Mayor Anthony Silva criticized the measure, saying he had concerns about how its revenue would be used as intended by future city leaders. But he joined the council’s six other members in putting on the November 5 ballot.
The tax measure can be included in Stockton’s plan to adjust its debt, the next hurdle for the city’s effort to restructure its finances, said Michael Sweet, a lawyer with Fox Rothschild in San Francisco who helps municipalities repair their finances.
“It sends a message to the intended audience that the city is working on a global approach,” said Sweet.
That audience is U.S. Bankruptcy Judge Christopher Klein, who so far in Stockton’s case has overseen disputes over spending the city wants to cut, notably cuts in payments to its so-called capital markets creditors.
Klein ruled in April that Stockton could proceed with a plan to adjust its debts, a blow to bond insurers Assured Guaranty and National Public Finance Guarantee. They have led the court challenge to Stockton’s bankruptcy and have tried to block the city’s plan to keep paying into the state pension fund while forcing losses onto bondholders.
Klein has said the issue of pension payments, which the U.S. municipal debt market is watching closely, may be reviewed after Stockton files its plan to adjust its debt. The city aims to file the plan with him in September.
Stockton has said it is preserving pensions to retain and recruit city employees, adding that its workers have already suffered job and pay cuts due to its tattered finances.
With revenue plunging as its housing market crashed, Stockton cut $90 million in spending from 2008 to last year. That included cuts to police while crime jumped and put Stockton on the FBI’s list of the 10 most dangerous U.S. cities.
Concerned deeper cuts would endanger public safety, Stockton’s city council last year approved a bankruptcy filing, hoping it would help them win concessions from its employee unions and creditors to help bolster its finances.
The city’s unions have agreed to concessions and representatives for retired city workers recently agreed to accept a modest $5.1 million from the city to settle disputes over the loss of their subsidized medical coverage.

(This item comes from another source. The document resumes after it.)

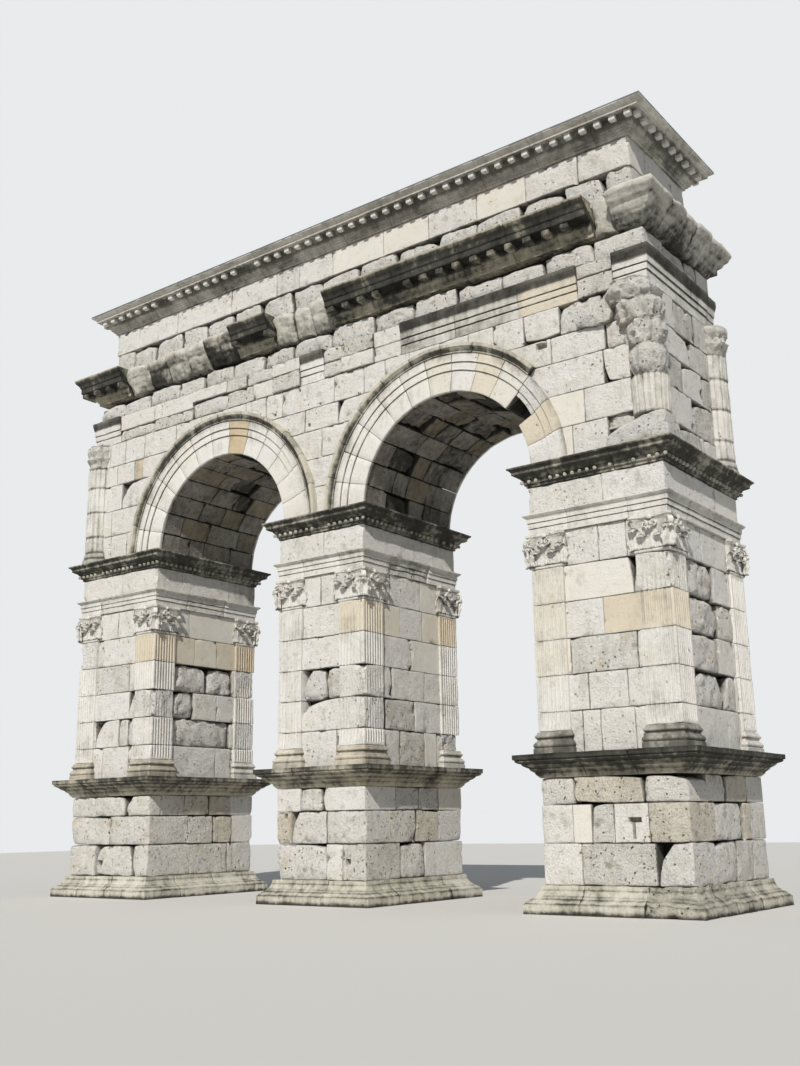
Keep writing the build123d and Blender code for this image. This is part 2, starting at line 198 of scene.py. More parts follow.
def rugged(points, size, seed=0, octaves=3):
    """Noise with finer lumps on the larger ones."""
    total, strength = 0, 1
    for octave in range(octaves):
        total = total + strength * lumps(points, size / 2 ** octave, seed + octave)
        strength *= 0.5
    return total / 1.5


def drift(points, size, seed=0):
    """A noise vector for each point."""
    return np.stack([rugged(points, size, seed + 11 * axis, 2) for axis in range(3)], -1)


# Gathering stones into one mesh

class Pile:
    """Closed stones gathered into one mesh, with a tint, a grime value that also carries painted shade, and a
    relief value on every point.
    """

    def __init__(self):
        self.points, self.tints, self.grimes, self.reliefs = [], [], [], []
        self.corners, self.counts = [], []
        self.size = 0

    def add(self, points, quads, rims, tint, grime, relief=0.5):
        """Add one stone: its points, four-cornered faces, and end faces of any number of corners."""
        points = np.asarray(points, float)
        self.points.append(points)
        self.tints.append(np.broadcast_to(np.clip(tint, 0, 1.1), len(points)).astype(float))
        self.grimes.append(np.broadcast_to(np.clip(grime, 0, 1), len(points)).astype(float))
        self.reliefs.append(np.broadcast_to(relief, len(points)).astype(float))
        self.corners.append((np.asarray(quads) + self.size).ravel())
        self.counts.append(np.full(len(quads), 4))
        for rim in rims:
            self.corners.append(np.asarray(rim) + self.size)
            self.counts.append(np.array([len(rim)]))
        self.size += len(points)

    def mesh(self, name, smooth=38):
        """Turn the pile into a mesh whose sharp edges stay sharp."""
        points = np.concatenate(self.points)
        corners = np.concatenate(self.corners)
        counts = np.concatenate(self.counts)
        made = bpy.data.meshes.new(name)
        made.vertices.add(len(points))
        made.vertices.foreach_set("co", points.astype(np.float32).ravel())
        made.loops.add(len(corners))
        made.loops.foreach_set("vertex_index", corners.astype(np.int32))
        made.polygons.add(len(counts))
        starts = np.concatenate([[0], np.cumsum(counts)[:-1]])
        made.polygons.foreach_set("loop_start", starts.astype(np.int32))
        made.update(calc_edges=True)
        made.validate()
        for label, values in (("tint", self.tints), ("grime", self.grimes), ("relief", self.reliefs)):
            layer = made.attributes.new(label, "FLOAT", "POINT")
            layer.data.foreach_set("value", np.concatenate(values).astype(np.float32))
        made.shade_smooth()
        made.set_sharp_from_angle(angle=math.radians(smooth))
        return made


def show(pile, name, material, nodes=(), smooth=38):
    """Link a pile as one piece on the root body, in place of its CAD nodes."""
    for old in [o for o in bpy.data.objects if o.name == name]:
        bpy.data.objects.remove(old)
    data = pile if isinstance(pile, bpy.types.Mesh) else pile.mesh(name, smooth)
    data.materials.clear()
    data.materials.append(material)
    piece = bpy.data.objects.new(name, data)
    bpy.context.scene.collection.objects.link(piece)
    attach(piece, "root")
    if nodes:
        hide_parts(*nodes)
    return piece


# Stone shapes

def tube(rows, around, across=False):
    """Faces of a closed tube of points laid row after row, and its two end faces.

    across says that the points of a row run clockwise, seen from the last row."""
    index = np.arange(rows * around).reshape(rows, around)
    after = np.roll(index, -1, axis=1)
    if across:
        faces, rims = (index[:-1], index[1:], after[1:], after[:-1]), [index[0], index[-1][::-1]]
    else:
        faces, rims = (index[:-1], after[:-1], after[1:], index[1:]), [index[0][::-1], index[-1]]
    return np.stack(faces, -1).reshape(-1, 4), rims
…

Stockton and its capital markets creditors are in confidential talks even as they prepare for the next round of litigation over the city’s debt-adjustment plan. Klein may accept or reject it.
Stockton’s city council last month adopted a $159.5 million general fund budget for the fiscal year that began on July 1. The spending plan is balanced by eliminating $12.6 million in payments to creditors along with $9.9 million in subsidies for retired city employees’ health care.